►

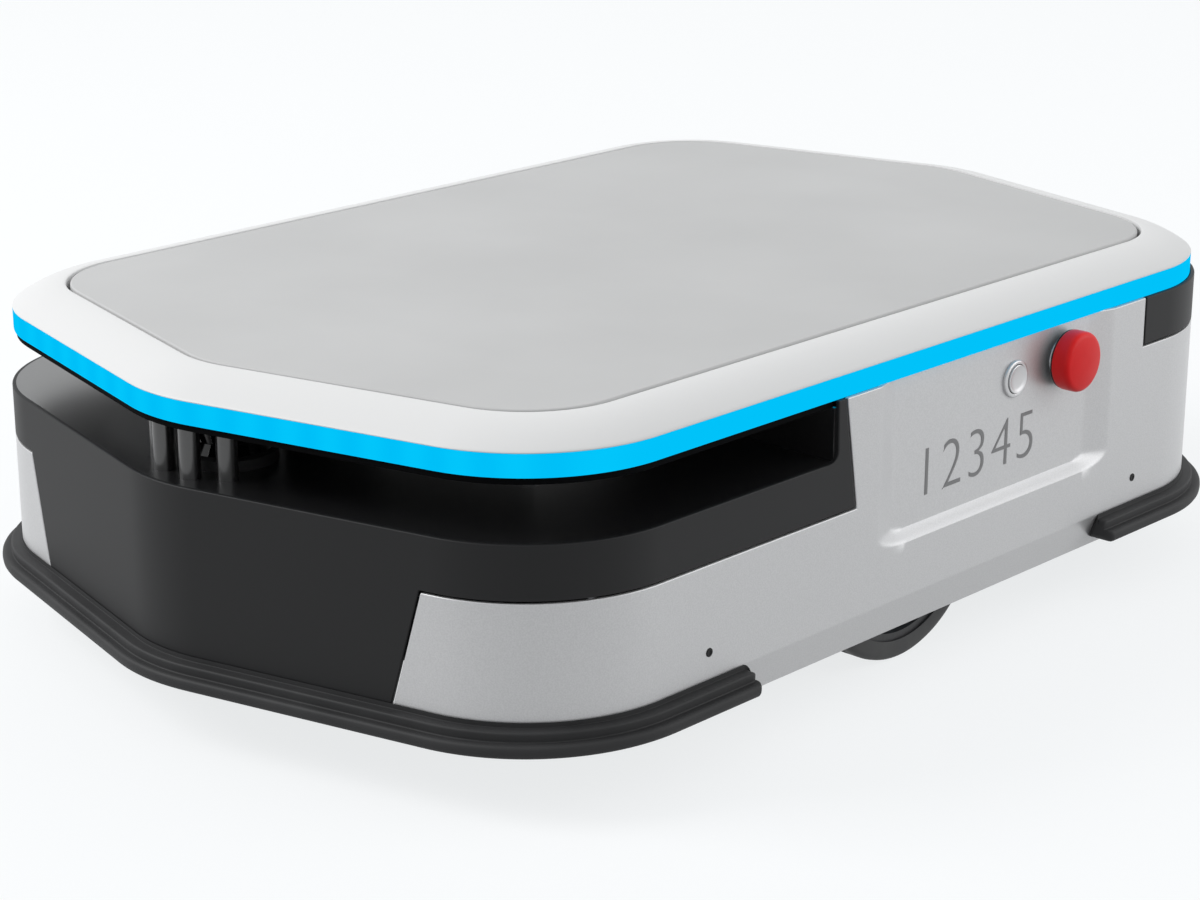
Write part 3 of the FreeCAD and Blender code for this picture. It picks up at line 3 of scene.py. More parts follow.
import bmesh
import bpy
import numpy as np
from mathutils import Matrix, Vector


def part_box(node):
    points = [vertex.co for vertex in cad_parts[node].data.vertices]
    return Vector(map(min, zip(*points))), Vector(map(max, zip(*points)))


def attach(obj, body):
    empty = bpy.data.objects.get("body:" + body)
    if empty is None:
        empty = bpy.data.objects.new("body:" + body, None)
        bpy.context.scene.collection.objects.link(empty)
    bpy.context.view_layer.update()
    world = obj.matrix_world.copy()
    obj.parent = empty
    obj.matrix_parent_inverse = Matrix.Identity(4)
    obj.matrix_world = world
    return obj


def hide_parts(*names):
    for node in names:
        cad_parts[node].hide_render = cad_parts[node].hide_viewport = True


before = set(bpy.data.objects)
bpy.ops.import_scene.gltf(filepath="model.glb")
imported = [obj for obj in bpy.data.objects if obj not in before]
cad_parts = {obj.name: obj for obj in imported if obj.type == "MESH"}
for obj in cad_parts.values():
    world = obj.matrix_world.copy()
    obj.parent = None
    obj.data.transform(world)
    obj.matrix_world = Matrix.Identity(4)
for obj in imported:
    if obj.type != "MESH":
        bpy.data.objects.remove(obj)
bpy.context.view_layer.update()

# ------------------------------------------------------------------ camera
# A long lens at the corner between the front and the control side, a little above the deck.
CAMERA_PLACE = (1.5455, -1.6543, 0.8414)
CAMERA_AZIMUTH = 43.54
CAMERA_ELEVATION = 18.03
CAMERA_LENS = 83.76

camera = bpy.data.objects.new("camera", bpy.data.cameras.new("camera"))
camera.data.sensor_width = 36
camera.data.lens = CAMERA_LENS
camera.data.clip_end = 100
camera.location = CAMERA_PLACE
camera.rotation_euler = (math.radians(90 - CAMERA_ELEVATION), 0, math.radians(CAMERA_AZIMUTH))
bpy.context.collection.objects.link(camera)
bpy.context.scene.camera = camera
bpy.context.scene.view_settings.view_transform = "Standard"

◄

REQUIREMENT
Your task is to output all of the data above word for word.

TASK RESPONSE
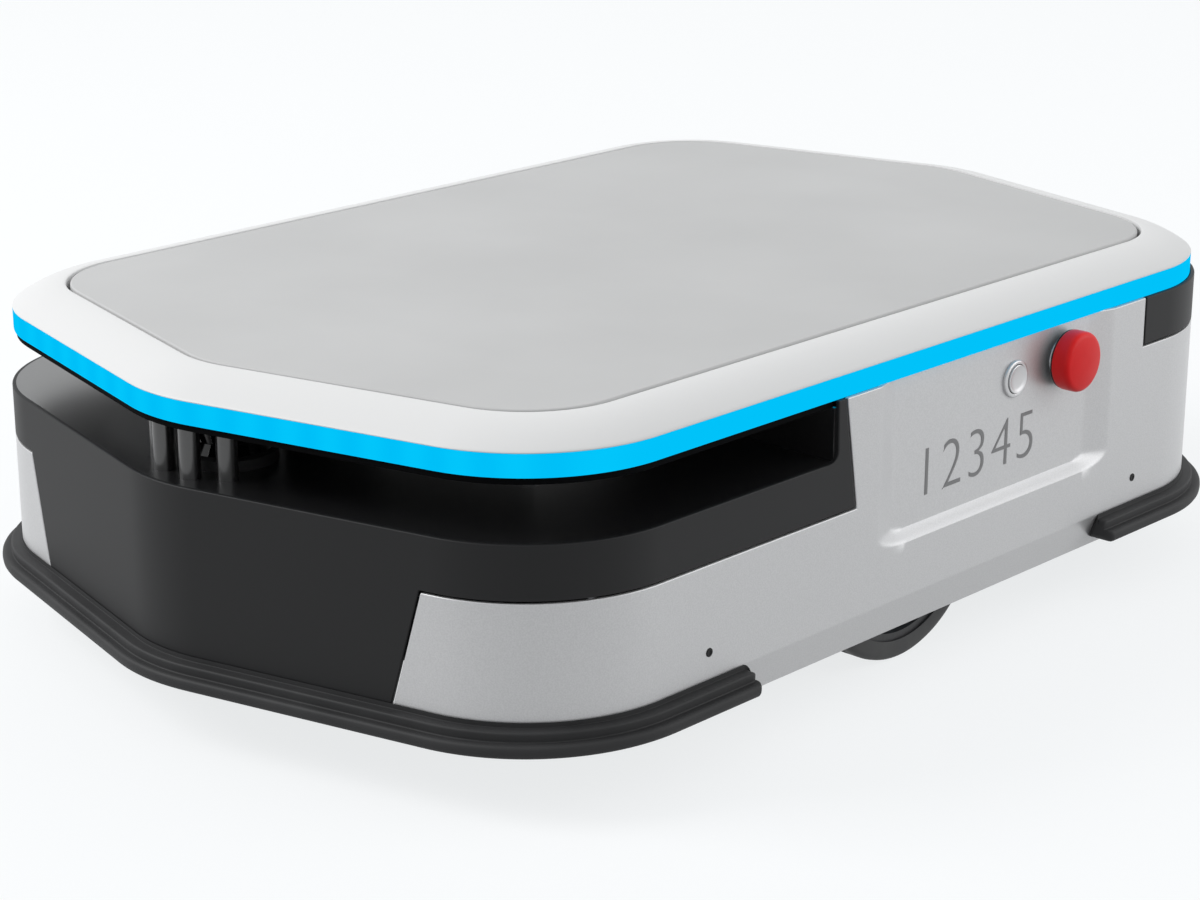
Write part 3 of the FreeCAD and Blender code for this picture. It picks up at line 3 of scene.py. More parts follow.
import bmesh
import bpy
import numpy as np
from mathutils import Matrix, Vector


def part_box(node):
    points = [vertex.co for vertex in cad_parts[node].data.vertices]
    return Vector(map(min, zip(*points))), Vector(map(max, zip(*points)))


def attach(obj, body):
    empty = bpy.data.objects.get("body:" + body)
    if empty is None:
        empty = bpy.data.objects.new("body:" + body, None)
        bpy.context.scene.collection.objects.link(empty)
    bpy.context.view_layer.update()
    world = obj.matrix_world.copy()
    obj.parent = empty
    obj.matrix_parent_inverse = Matrix.Identity(4)
    obj.matrix_world = world
    return obj


def hide_parts(*names):
    for node in names:
        cad_parts[node].hide_render = cad_parts[node].hide_viewport = True


before = set(bpy.data.objects)
bpy.ops.import_scene.gltf(filepath="model.glb")
imported = [obj for obj in bpy.data.objects if obj not in before]
cad_parts = {obj.name: obj for obj in imported if obj.type == "MESH"}
for obj in cad_parts.values():
    world = obj.matrix_world.copy()
    obj.parent = None
    obj.data.transform(world)
    obj.matrix_world = Matrix.Identity(4)
for obj in imported:
    if obj.type != "MESH":
        bpy.data.objects.remove(obj)
bpy.context.view_layer.update()

# ------------------------------------------------------------------ camera
# A long lens at the corner between the front and the control side, a little above the deck.
CAMERA_PLACE = (1.5455, -1.6543, 0.8414)
CAMERA_AZIMUTH = 43.54
CAMERA_ELEVATION = 18.03
CAMERA_LENS = 83.76

camera = bpy.data.objects.new("camera", bpy.data.cameras.new("camera"))
camera.data.sensor_width = 36
camera.data.lens = CAMERA_LENS
camera.data.clip_end = 100
camera.location = CAMERA_PLACE
camera.rotation_euler = (math.radians(90 - CAMERA_ELEVATION), 0, math.radians(CAMERA_AZIMUTH))
bpy.context.collection.objects.link(camera)
bpy.context.scene.camera = camera
bpy.context.scene.view_settings.view_transform = "Standard"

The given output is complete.